3. The fault-tolerant network management system according to claim 1, further comprising a fully functioning hot sparing MLM pair arranged in an active/active scheme.

4. The fault-tolerant network management system according to claim 1, further comprising a floating MLM IP address arrangement facilitating MLM IP identity preservation.

5. The fault-tolerant network management system according to claim 1, further comprising MoMs configured in a hot standby sparing active-passive mode.

6. The fault-tolerant network management system according to claim 5, further comprising a heartbeat arrangement fully synchronizing said pair of MoMs, thereby reducing transition time upon NMS failure.

7. The fault-tolerant network management system according to claim 1, further comprising a virtual IP arrangement facilitating transparent identity of MoMs.

8. The fault-tolerant network management system according to claim 1, further comprising means for data retransmission during failover.

9. The fault-tolerant network management system according to claim 1, further comprising an operations log facilitating completion of transactions when a failure occurs without human intervention and without loss of management information during the failover.

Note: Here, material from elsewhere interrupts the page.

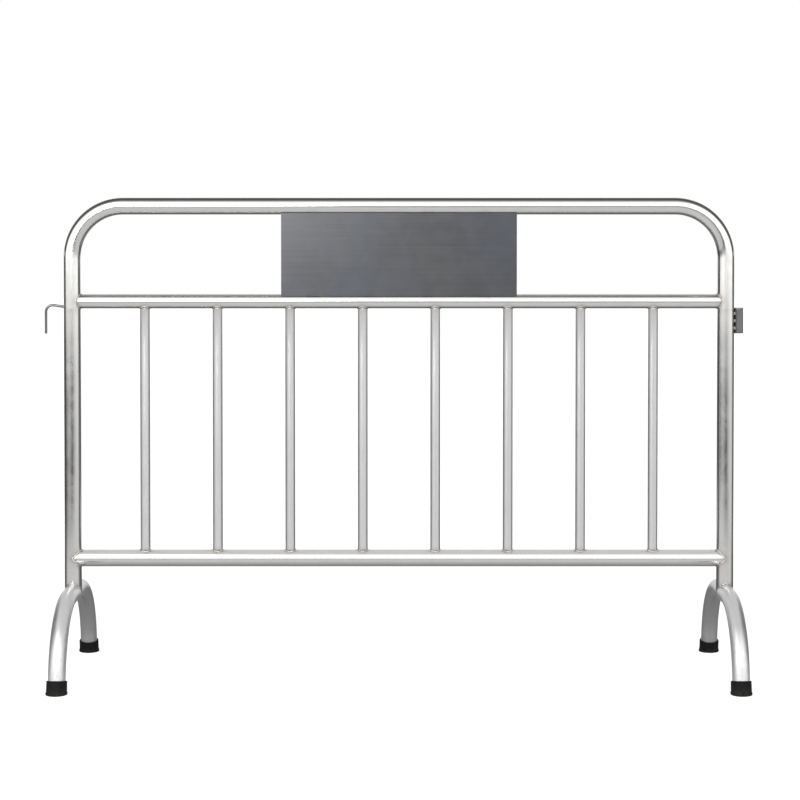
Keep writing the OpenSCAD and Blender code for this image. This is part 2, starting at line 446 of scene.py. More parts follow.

10. The fault-tolerant network management system according to claim 1, further comprising two fully synchronized databases at the MoM level of said hierarchy, one of the databases at each of the MoMs.

11. The fault-tolerant network management system according to claim 10, further comprising means for updating said databases only through said active MoM.

12. The fault-tolerant network management system according to claim 10, further comprising means for synchronizing said two databases on said active MoM and on said passive MoM.

13. The fault-tolerant network management system according to claim 10, further comprising first and second databases in each MLM, said first database being a native database, and said second database being a copy of a partner MLM.

14. The fault-tolerant network management system according to claim 13, wherein said databases are distributed and redundant.